Please Stop Gatekeeping Hardship and Trauma
As I was turning 18, I’d spent the past two years bouncing between psychiatric hospitalizations and ultimately spending six months in residential treatment, getting discharged about two months before my 18th birthday. What I quickly discovered, though, was that the ground I had regained in residential was immediately lost when I was thrown back into the same abusive environment that led me to develop those maladaptive coping mechanisms in the first place.
About a month later, I just couldn’t take it anymore. I was trying so hard not to fall back into where I was before being in residential, but I knew I couldn’t fight it much longer. I managed to get to an emergency room and pleaded with a crisis counselor to do whatever it took to get me out of that house. She gave me two options, a safety plan or another psychiatric hospitalization. Disheartened, I chose the latter, thinking maybe once I got there, someone would finally be able to help me.
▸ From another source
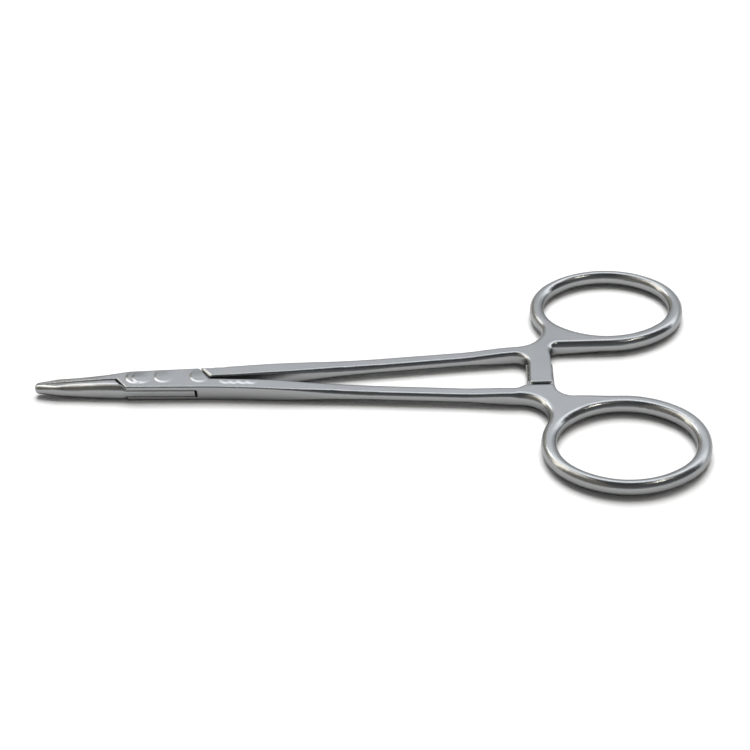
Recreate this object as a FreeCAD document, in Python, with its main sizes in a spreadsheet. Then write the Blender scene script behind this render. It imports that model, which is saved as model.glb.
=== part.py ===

I got lucky and was able to stay there for three months as I got things in order to get on my own two feet. I was discharged and spent two weeks each with two extended relatives before spending another three months in a motel and yet another week-long hospitalization before I finally made it into my own apartment. It wasn’t the best solution, but it was the best I could do. In the end, though, I chose homelessness over living in that abusive environment any longer, because I knew it was the safest option available to me.
Still, some hear this story and object to my use of the word “homelessness,” stating that I wasn’t really homeless because I always had a roof over my head, because I never landed on the streets or in a homeless shelter. Besides the technicality that homelessness is not a lack of a roof over one’s head but a lack of stable, secure housing, it’s concerning that people find it appropriate to gatekeep hardship like that.
Of course I recognize the privilege that exists in the fact that I did have somewhere to stay, but being 18 and living on college savings in a motel without a job wasn’t particularly the epitome of stability either. Really, though, I shouldn’t have to explain myself like that. I shouldn’t have to validate my trauma to win over other people’s approval of how I choose to tell my story.
The reality is that no one knows the full details of what I experienced other than me. No one else was there as I tried to figure out how to get groceries with nothing more than a mini-fridge and a microwave, as I refused to get off the bus without being on the phone with someone because I didn’t feel safe walking back to that motel alone. No one else knows how scared I was when I realized I was running out of money and I still didn’t have a job. No one else was there as I tried to figure out how to get clothes to wear to interviews without spending too much money for a job I didn’t know if I would get. To tell me that it wasn’t really bad enough to count and that I can’t call it homelessness completely invalidates and dismisses the hardship and trauma that I did experience without even knowing the details of my experience in the first place.
So instead, let’s try something different: let’s listen as people tell their own story in a way that feels authentic to them without judgment. Let’s offer support instead of invalidation. Let’s walk beside people through their struggles instead of kicking them when they’re already down. And above all, let’s stop gatekeeping hardship.